=== GIVEN INFORMATION ===

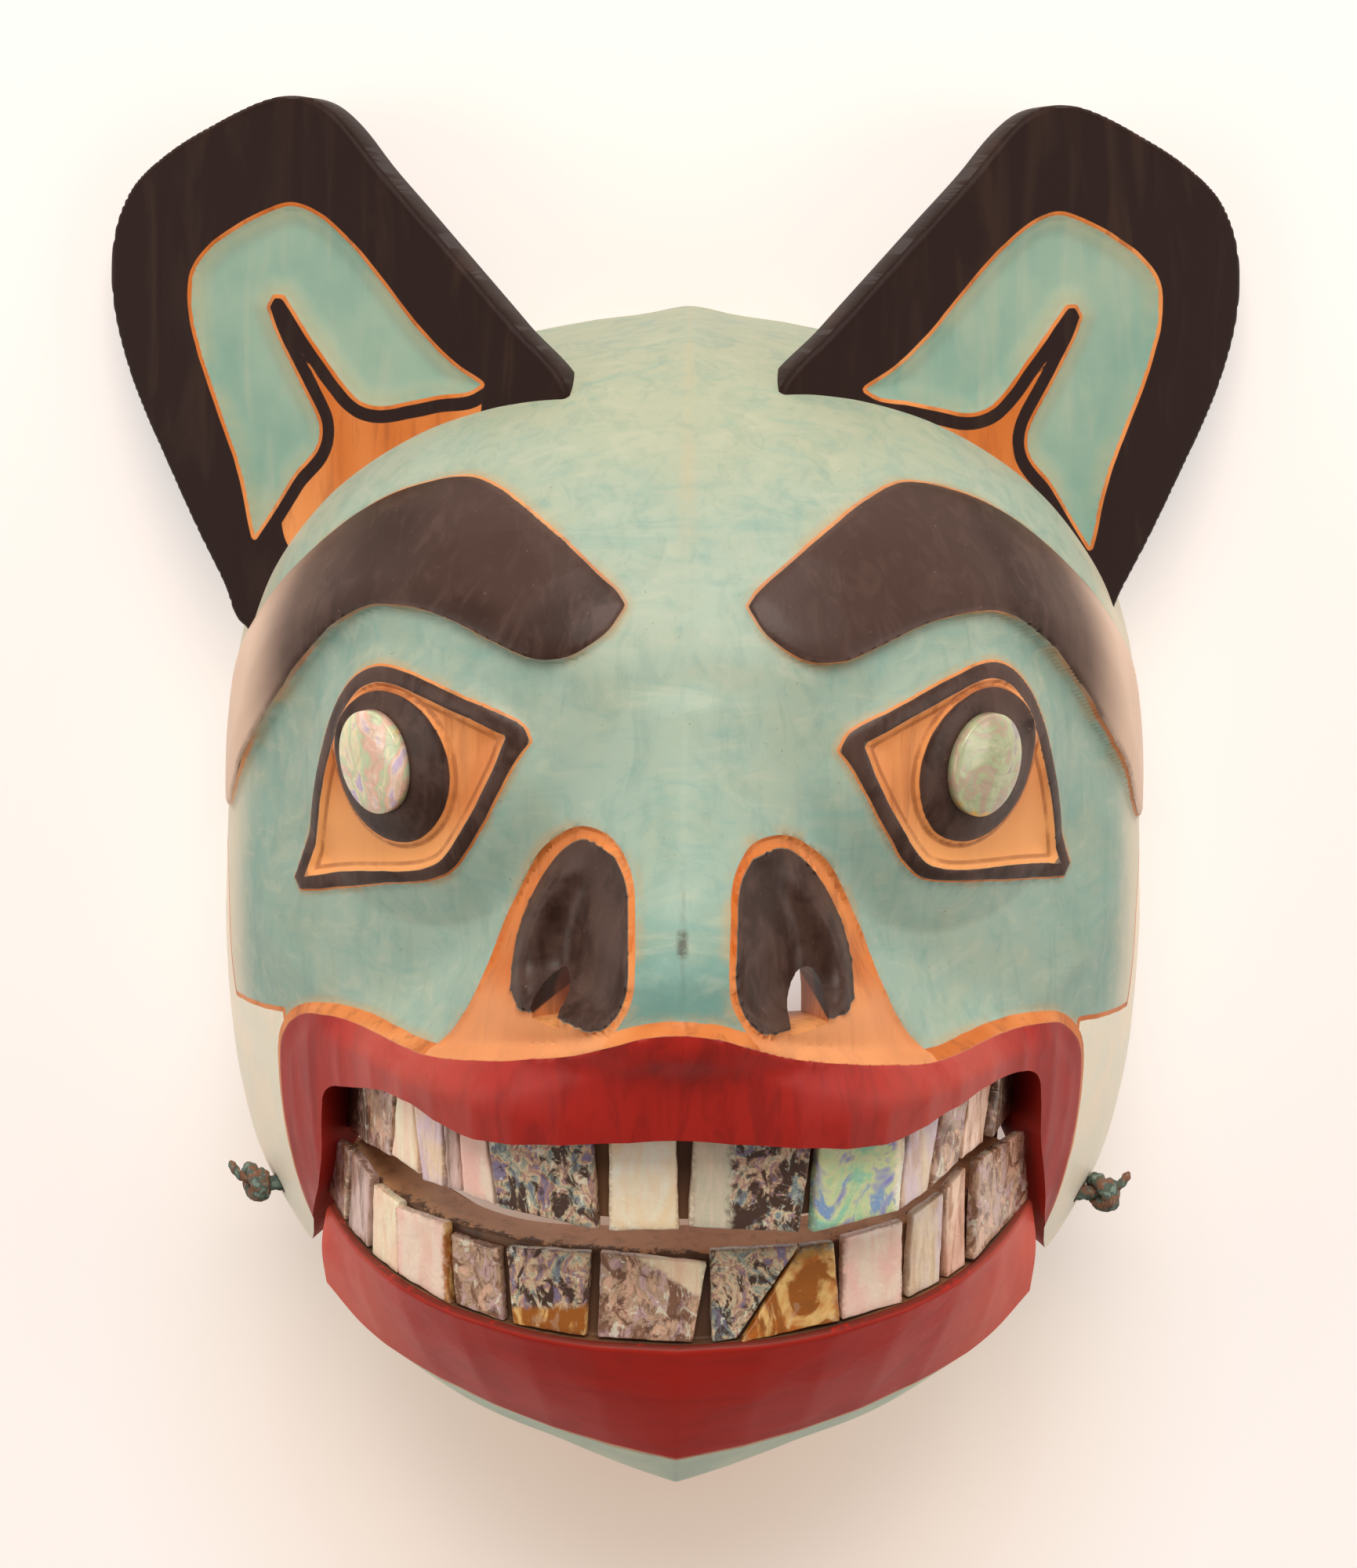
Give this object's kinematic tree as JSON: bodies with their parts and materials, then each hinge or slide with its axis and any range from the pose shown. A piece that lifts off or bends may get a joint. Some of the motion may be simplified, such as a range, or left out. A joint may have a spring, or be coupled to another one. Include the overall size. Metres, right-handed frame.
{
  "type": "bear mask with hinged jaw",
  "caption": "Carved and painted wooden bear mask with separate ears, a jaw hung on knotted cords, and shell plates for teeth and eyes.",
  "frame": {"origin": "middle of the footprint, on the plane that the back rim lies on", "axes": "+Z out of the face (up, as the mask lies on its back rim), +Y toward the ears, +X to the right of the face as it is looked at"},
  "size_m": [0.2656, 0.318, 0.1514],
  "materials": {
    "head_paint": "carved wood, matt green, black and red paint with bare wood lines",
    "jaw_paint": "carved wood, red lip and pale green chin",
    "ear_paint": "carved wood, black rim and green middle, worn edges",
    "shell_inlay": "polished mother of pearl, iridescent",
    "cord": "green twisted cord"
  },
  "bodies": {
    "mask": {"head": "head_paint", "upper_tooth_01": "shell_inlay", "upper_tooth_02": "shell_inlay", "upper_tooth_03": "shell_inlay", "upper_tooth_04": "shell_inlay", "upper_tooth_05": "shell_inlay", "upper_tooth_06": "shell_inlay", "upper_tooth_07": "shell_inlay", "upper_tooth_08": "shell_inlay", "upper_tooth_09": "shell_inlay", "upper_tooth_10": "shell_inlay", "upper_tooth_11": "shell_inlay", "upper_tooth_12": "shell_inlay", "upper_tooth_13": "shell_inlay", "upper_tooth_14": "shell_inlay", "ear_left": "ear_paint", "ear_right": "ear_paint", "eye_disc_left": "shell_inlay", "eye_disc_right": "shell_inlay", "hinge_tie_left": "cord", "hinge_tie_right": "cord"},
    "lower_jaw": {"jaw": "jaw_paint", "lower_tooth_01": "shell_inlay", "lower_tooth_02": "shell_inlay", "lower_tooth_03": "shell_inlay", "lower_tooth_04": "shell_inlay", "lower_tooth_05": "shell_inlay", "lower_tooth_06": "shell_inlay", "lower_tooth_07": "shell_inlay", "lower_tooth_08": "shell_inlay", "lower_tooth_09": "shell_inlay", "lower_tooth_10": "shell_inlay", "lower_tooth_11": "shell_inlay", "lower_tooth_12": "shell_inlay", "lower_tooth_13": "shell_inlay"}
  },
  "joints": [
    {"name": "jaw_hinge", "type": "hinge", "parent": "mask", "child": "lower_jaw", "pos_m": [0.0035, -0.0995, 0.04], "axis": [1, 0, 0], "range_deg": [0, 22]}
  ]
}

===

PROBLEM REQUIREMENTS> Copy out every line of the data above, exactly as given.

SOLUTION TO THIS EXERCISE>
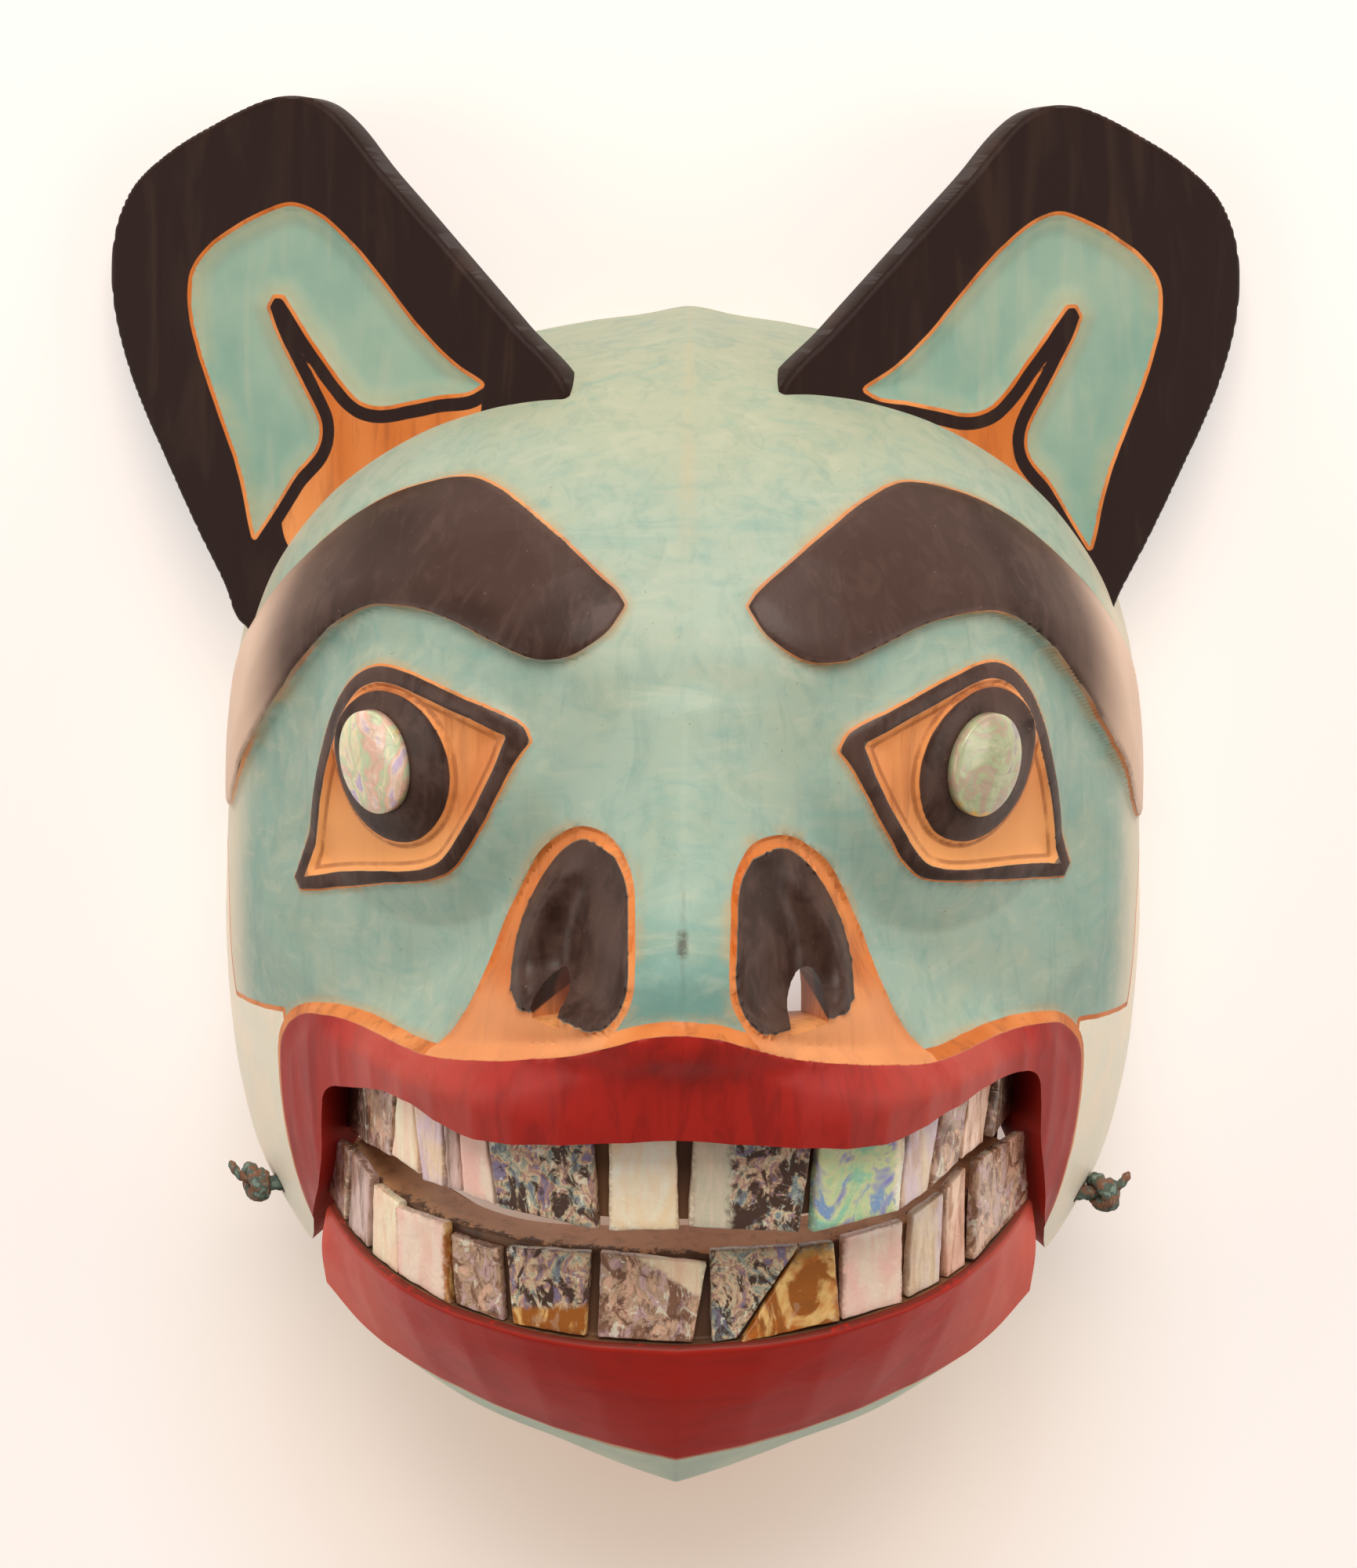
Give this object's kinematic tree as JSON: bodies with their parts and materials, then each hinge or slide with its axis and any range from the pose shown. A piece that lifts off or bends may get a joint. Some of the motion may be simplified, such as a range, or left out. A joint may have a spring, or be coupled to another one. Include the overall size. Metres, right-handed frame.
{
  "type": "bear mask with hinged jaw",
  "caption": "Carved and painted wooden bear mask with separate ears, a jaw hung on knotted cords, and shell plates for teeth and eyes.",
  "frame": {"origin": "middle of the footprint, on the plane that the back rim lies on", "axes": "+Z out of the face (up, as the mask lies on its back rim), +Y toward the ears, +X to the right of the face as it is looked at"},
  "size_m": [0.2656, 0.318, 0.1514],
  "materials": {
    "head_paint": "carved wood, matt green, black and red paint with bare wood lines",
    "jaw_paint": "carved wood, red lip and pale green chin",
    "ear_paint": "carved wood, black rim and green middle, worn edges",
    "shell_inlay": "polished mother of pearl, iridescent",
    "cord": "green twisted cord"
  },
  "bodies": {
    "mask": {"head": "head_paint", "upper_tooth_01": "shell_inlay", "upper_tooth_02": "shell_inlay", "upper_tooth_03": "shell_inlay", "upper_tooth_04": "shell_inlay", "upper_tooth_05": "shell_inlay", "upper_tooth_06": "shell_inlay", "upper_tooth_07": "shell_inlay", "upper_tooth_08": "shell_inlay", "upper_tooth_09": "shell_inlay", "upper_tooth_10": "shell_inlay", "upper_tooth_11": "shell_inlay", "upper_tooth_12": "shell_inlay", "upper_tooth_13": "shell_inlay", "upper_tooth_14": "shell_inlay", "ear_left": "ear_paint", "ear_right": "ear_paint", "eye_disc_left": "shell_inlay", "eye_disc_right": "shell_inlay", "hinge_tie_left": "cord", "hinge_tie_right": "cord"},
    "lower_jaw": {"jaw": "jaw_paint", "lower_tooth_01": "shell_inlay", "lower_tooth_02": "shell_inlay", "lower_tooth_03": "shell_inlay", "lower_tooth_04": "shell_inlay", "lower_tooth_05": "shell_inlay", "lower_tooth_06": "shell_inlay", "lower_tooth_07": "shell_inlay", "lower_tooth_08": "shell_inlay", "lower_tooth_09": "shell_inlay", "lower_tooth_10": "shell_inlay", "lower_tooth_11": "shell_inlay", "lower_tooth_12": "shell_inlay", "lower_tooth_13": "shell_inlay"}
  },
  "joints": [
    {"name": "jaw_hinge", "type": "hinge", "parent": "mask", "child": "lower_jaw", "pos_m": [0.0035, -0.0995, 0.04], "axis": [1, 0, 0], "range_deg": [0, 22]}
  ]
}